◆ RECORDS TO USE ◆

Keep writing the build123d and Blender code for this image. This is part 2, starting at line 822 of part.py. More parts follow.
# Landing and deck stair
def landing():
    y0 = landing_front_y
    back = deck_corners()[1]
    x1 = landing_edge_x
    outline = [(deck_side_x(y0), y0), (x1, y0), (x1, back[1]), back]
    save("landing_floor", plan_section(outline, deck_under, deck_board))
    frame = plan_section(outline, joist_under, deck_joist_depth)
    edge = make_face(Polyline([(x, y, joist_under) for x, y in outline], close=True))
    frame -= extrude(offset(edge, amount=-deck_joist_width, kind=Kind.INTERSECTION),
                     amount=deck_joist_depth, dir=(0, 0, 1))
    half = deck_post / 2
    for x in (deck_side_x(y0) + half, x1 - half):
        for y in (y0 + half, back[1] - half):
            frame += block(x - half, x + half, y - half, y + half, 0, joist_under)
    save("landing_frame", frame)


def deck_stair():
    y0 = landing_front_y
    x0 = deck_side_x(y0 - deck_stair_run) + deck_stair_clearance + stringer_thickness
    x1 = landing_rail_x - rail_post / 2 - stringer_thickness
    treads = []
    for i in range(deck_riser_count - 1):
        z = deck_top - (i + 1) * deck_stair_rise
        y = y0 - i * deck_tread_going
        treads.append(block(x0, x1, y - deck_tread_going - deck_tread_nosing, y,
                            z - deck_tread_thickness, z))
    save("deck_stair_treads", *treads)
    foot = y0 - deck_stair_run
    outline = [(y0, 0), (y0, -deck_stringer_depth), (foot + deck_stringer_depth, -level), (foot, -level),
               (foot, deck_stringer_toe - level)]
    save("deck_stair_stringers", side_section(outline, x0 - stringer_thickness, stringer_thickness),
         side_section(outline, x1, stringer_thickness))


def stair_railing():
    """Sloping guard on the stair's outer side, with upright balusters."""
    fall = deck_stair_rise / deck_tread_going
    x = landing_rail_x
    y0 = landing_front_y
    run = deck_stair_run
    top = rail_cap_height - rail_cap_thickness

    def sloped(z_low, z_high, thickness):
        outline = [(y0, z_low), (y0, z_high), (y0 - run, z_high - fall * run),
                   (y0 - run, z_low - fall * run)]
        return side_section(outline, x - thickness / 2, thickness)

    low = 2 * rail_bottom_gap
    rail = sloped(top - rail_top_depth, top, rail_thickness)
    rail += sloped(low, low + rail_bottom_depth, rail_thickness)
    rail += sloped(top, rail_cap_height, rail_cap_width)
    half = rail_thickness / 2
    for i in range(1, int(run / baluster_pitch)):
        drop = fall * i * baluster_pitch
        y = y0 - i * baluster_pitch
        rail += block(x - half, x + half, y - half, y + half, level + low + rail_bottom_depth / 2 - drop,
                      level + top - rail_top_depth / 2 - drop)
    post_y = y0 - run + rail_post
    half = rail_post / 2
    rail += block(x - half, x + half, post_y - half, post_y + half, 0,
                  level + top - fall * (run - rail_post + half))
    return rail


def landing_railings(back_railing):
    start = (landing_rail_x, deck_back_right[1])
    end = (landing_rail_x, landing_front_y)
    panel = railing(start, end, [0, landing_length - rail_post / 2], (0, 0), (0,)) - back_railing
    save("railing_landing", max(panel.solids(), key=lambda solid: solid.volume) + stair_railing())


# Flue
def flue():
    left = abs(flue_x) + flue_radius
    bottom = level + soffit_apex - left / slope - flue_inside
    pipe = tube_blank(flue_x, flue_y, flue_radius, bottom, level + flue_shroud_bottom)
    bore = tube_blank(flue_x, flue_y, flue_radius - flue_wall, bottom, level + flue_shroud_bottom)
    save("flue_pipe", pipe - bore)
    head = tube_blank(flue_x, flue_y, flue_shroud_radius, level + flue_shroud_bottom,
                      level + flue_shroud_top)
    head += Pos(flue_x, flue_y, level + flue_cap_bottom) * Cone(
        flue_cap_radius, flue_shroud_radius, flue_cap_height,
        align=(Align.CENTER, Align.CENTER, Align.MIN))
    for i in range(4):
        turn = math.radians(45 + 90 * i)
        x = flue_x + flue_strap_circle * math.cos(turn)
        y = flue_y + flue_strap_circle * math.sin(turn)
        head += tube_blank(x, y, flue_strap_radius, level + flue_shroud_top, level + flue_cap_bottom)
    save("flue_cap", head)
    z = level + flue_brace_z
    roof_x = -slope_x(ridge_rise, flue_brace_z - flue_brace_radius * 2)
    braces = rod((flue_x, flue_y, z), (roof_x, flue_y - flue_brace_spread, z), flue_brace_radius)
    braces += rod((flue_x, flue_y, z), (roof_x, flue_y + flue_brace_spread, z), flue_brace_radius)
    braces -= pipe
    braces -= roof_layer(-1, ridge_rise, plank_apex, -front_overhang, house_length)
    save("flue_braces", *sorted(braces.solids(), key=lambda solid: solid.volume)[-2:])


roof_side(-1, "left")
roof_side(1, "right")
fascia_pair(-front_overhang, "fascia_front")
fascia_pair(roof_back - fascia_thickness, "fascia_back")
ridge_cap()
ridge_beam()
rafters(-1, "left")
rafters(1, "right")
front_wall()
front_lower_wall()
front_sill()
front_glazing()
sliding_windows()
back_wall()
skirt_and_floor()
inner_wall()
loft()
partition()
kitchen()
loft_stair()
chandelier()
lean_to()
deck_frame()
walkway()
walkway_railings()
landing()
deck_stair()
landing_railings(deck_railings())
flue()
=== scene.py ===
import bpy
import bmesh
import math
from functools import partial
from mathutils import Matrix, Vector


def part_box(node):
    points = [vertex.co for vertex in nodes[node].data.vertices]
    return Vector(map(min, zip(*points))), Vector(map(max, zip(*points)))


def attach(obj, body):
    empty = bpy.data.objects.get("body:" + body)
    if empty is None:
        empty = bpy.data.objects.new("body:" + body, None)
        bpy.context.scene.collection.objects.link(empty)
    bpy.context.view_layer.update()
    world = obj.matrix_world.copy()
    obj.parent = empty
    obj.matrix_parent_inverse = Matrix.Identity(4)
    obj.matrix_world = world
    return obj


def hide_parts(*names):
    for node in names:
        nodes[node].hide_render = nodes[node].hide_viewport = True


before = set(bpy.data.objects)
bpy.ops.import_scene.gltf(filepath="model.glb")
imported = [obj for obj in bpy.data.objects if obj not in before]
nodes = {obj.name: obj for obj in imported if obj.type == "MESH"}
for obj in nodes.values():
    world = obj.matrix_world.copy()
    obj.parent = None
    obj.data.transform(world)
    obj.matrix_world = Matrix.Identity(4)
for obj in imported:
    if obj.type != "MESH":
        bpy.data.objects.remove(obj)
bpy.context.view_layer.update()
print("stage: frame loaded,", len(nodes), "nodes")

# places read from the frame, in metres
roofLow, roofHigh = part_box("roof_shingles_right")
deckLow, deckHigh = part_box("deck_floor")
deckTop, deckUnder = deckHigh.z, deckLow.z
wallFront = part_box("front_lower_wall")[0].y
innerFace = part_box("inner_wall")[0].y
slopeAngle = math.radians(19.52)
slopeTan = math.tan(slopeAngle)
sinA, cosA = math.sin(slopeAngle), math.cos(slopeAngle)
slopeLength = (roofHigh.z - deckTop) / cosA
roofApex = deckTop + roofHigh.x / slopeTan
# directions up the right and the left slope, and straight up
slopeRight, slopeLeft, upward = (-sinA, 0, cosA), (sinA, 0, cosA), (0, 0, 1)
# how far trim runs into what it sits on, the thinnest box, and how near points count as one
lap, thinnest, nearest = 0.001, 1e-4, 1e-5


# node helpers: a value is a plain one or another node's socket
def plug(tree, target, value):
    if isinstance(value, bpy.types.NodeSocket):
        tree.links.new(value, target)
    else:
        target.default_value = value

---

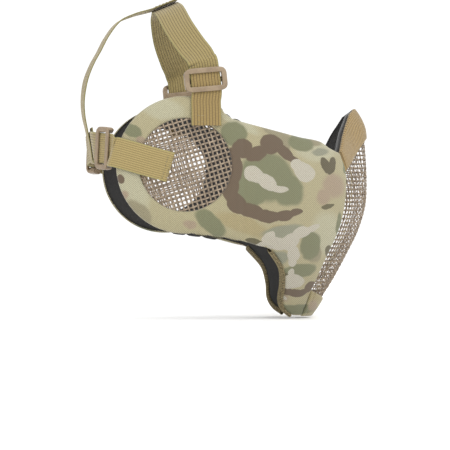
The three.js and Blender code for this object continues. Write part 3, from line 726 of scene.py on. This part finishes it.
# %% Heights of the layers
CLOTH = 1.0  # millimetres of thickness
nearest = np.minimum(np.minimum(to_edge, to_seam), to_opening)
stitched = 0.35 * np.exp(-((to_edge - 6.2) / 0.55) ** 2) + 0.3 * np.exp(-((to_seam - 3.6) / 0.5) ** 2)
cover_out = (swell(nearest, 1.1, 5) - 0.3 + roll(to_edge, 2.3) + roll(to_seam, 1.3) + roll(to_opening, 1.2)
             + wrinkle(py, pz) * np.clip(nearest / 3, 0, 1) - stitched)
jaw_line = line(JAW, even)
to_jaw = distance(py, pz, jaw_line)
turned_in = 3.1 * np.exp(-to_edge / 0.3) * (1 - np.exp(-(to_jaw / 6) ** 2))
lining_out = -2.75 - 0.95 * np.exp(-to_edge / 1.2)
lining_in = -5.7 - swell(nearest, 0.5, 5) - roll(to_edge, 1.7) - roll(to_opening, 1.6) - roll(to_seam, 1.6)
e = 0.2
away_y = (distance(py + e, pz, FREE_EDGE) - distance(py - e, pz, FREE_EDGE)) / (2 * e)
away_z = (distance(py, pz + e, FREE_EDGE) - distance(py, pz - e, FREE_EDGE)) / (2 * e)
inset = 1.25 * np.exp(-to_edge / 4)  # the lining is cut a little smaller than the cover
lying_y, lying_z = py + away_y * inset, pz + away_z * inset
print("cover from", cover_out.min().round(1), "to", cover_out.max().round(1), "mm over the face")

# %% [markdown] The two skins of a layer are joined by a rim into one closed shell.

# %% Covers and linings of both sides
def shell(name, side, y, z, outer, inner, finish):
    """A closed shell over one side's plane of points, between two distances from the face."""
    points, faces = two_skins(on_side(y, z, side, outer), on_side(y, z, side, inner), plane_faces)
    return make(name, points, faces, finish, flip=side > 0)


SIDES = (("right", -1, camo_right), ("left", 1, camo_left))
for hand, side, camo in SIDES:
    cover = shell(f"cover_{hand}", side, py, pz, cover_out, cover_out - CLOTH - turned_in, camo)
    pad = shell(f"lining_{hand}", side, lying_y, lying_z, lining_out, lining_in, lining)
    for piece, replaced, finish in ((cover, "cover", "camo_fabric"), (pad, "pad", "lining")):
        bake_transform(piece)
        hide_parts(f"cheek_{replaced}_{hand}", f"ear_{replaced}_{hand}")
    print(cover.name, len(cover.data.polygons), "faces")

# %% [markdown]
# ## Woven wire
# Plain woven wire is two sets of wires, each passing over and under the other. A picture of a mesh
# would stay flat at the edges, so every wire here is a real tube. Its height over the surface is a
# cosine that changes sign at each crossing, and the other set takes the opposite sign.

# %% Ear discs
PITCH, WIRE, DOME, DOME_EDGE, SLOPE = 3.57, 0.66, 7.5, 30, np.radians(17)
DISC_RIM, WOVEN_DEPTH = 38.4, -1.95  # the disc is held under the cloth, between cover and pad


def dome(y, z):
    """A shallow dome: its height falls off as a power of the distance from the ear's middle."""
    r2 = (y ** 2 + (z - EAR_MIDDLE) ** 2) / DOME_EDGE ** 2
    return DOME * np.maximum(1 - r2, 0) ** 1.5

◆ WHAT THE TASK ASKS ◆
Pick out each line that holds the string "context".

◆ RESPONSE BELOW ◆
        bpy.context.scene.collection.objects.link(empty)
    bpy.context.view_layer.update()
bpy.context.view_layer.update()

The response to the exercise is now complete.